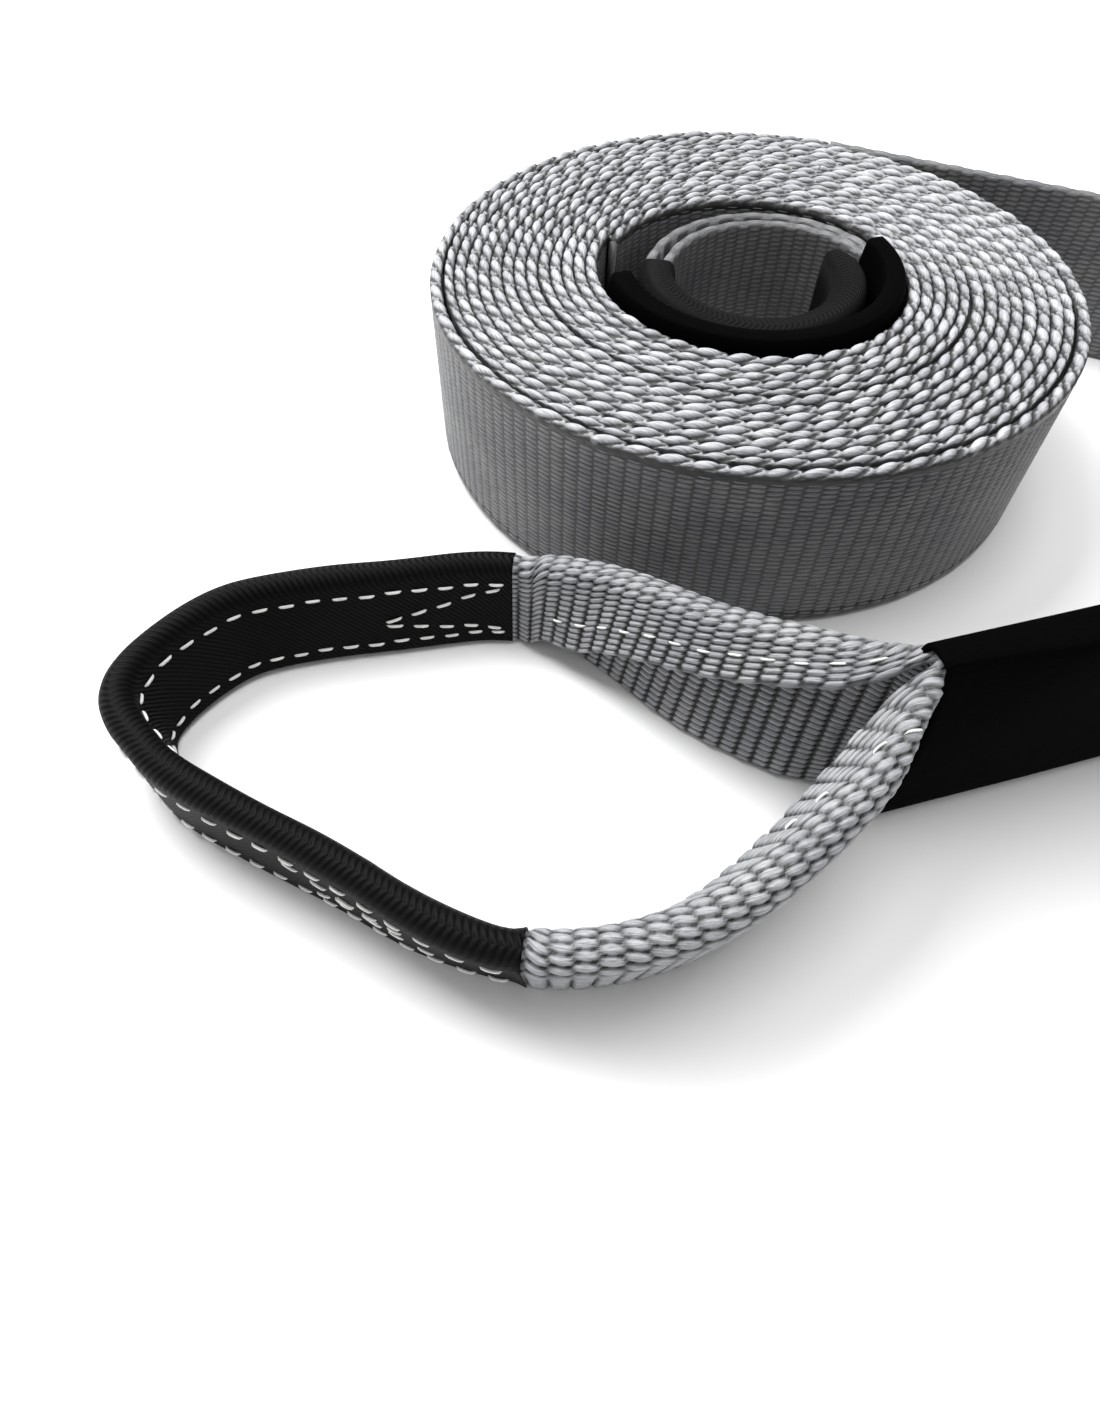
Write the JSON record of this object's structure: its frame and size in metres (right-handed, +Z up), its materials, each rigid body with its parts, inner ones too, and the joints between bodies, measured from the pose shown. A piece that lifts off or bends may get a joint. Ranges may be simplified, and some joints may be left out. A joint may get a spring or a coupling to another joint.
{
  "type": "tow strap",
  "caption": "Heavy woven tow strap wound in a roll on its side, with a padded sewn eye at each end and a sleeved joint behind each eye.",
  "frame": {"origin": "on the floor under the middle of the whole part's box", "axes": "+Z up along the roll's axis, which stands upright; +X from the outer eye's tip towards the tail's bend, along the longest side; -Y is the side where the outer eye lies in front of the roll"},
  "size_m": [0.3614, 0.2844, 0.0526],
  "materials": {
    "grey_webbing": "heavy woven polyester webbing, mid grey, slight sheen",
    "pad_black": "black herringbone webbing with white stitching",
    "sleeve_black": "smooth matt black shrunk-on sleeve"
  },
  "bodies": {
    "root": {"strap_webbing": "grey_webbing", "outer_eye_pad": "pad_black", "outer_joint_sleeve": "sleeve_black", "inner_eye_pad": "pad_black", "inner_joint_sleeve": "sleeve_black"}
  },
  "joints": []
}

Work required: Set down all of the data above, word for word.

Task response:
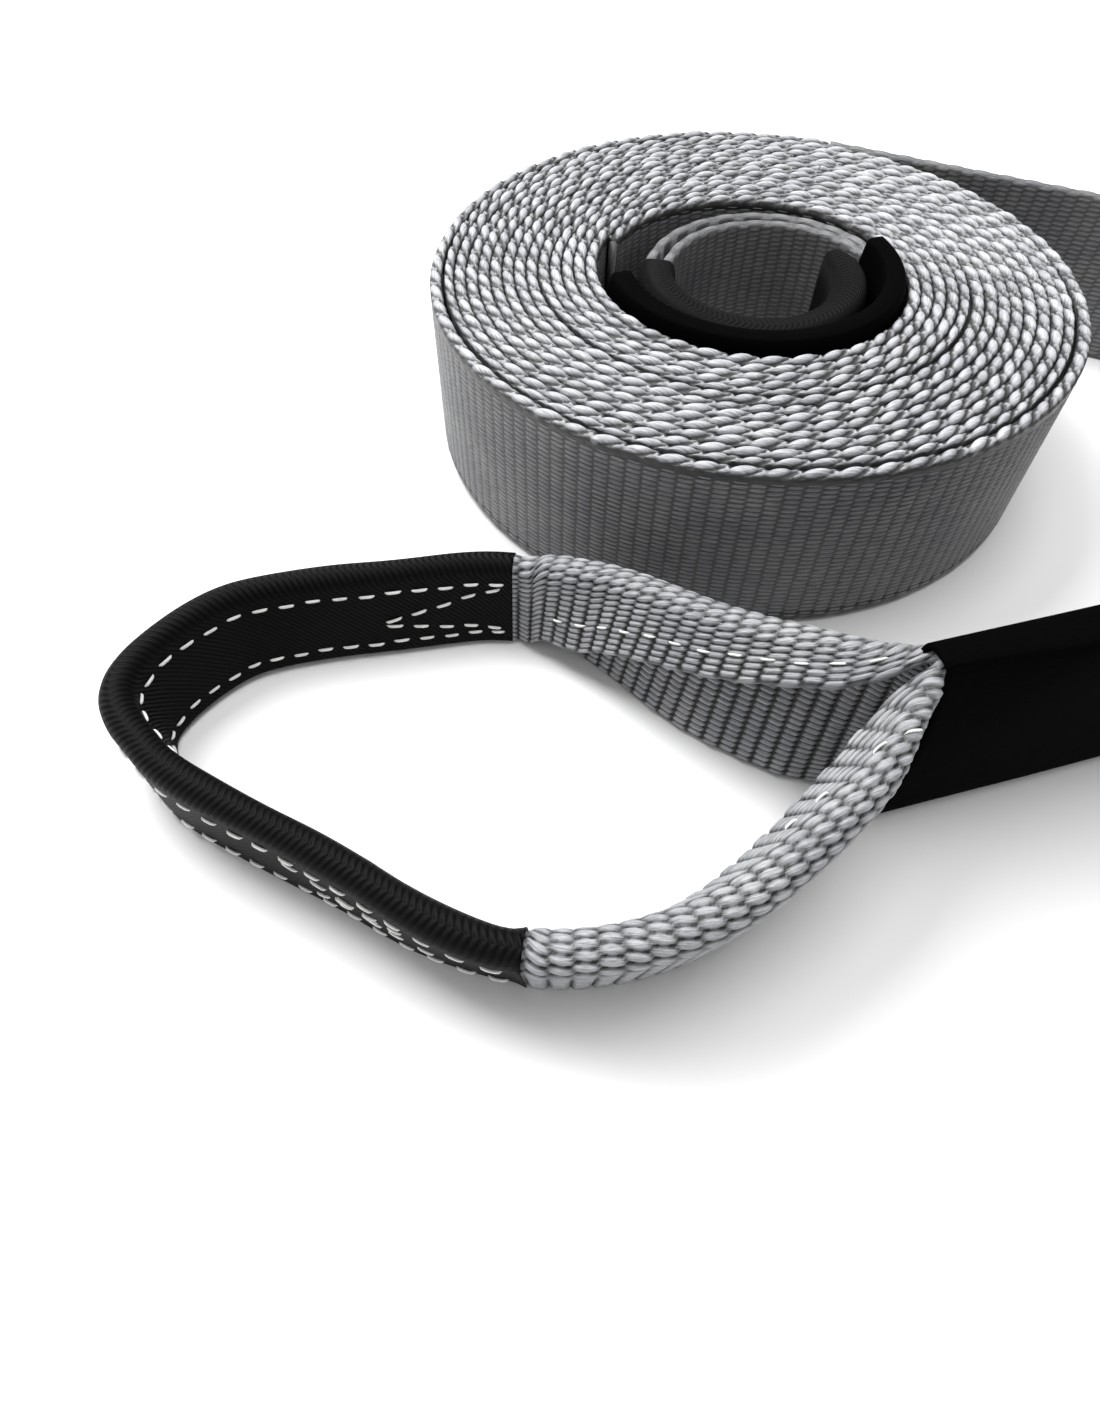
Write the JSON record of this object's structure: its frame and size in metres (right-handed, +Z up), its materials, each rigid body with its parts, inner ones too, and the joints between bodies, measured from the pose shown. A piece that lifts off or bends may get a joint. Ranges may be simplified, and some joints may be left out. A joint may get a spring or a coupling to another joint.
{
  "type": "tow strap",
  "caption": "Heavy woven tow strap wound in a roll on its side, with a padded sewn eye at each end and a sleeved joint behind each eye.",
  "frame": {"origin": "on the floor under the middle of the whole part's box", "axes": "+Z up along the roll's axis, which stands upright; +X from the outer eye's tip towards the tail's bend, along the longest side; -Y is the side where the outer eye lies in front of the roll"},
  "size_m": [0.3614, 0.2844, 0.0526],
  "materials": {
    "grey_webbing": "heavy woven polyester webbing, mid grey, slight sheen",
    "pad_black": "black herringbone webbing with white stitching",
    "sleeve_black": "smooth matt black shrunk-on sleeve"
  },
  "bodies": {
    "root": {"strap_webbing": "grey_webbing", "outer_eye_pad": "pad_black", "outer_joint_sleeve": "sleeve_black", "inner_eye_pad": "pad_black", "inner_joint_sleeve": "sleeve_black"}
  },
  "joints": []
}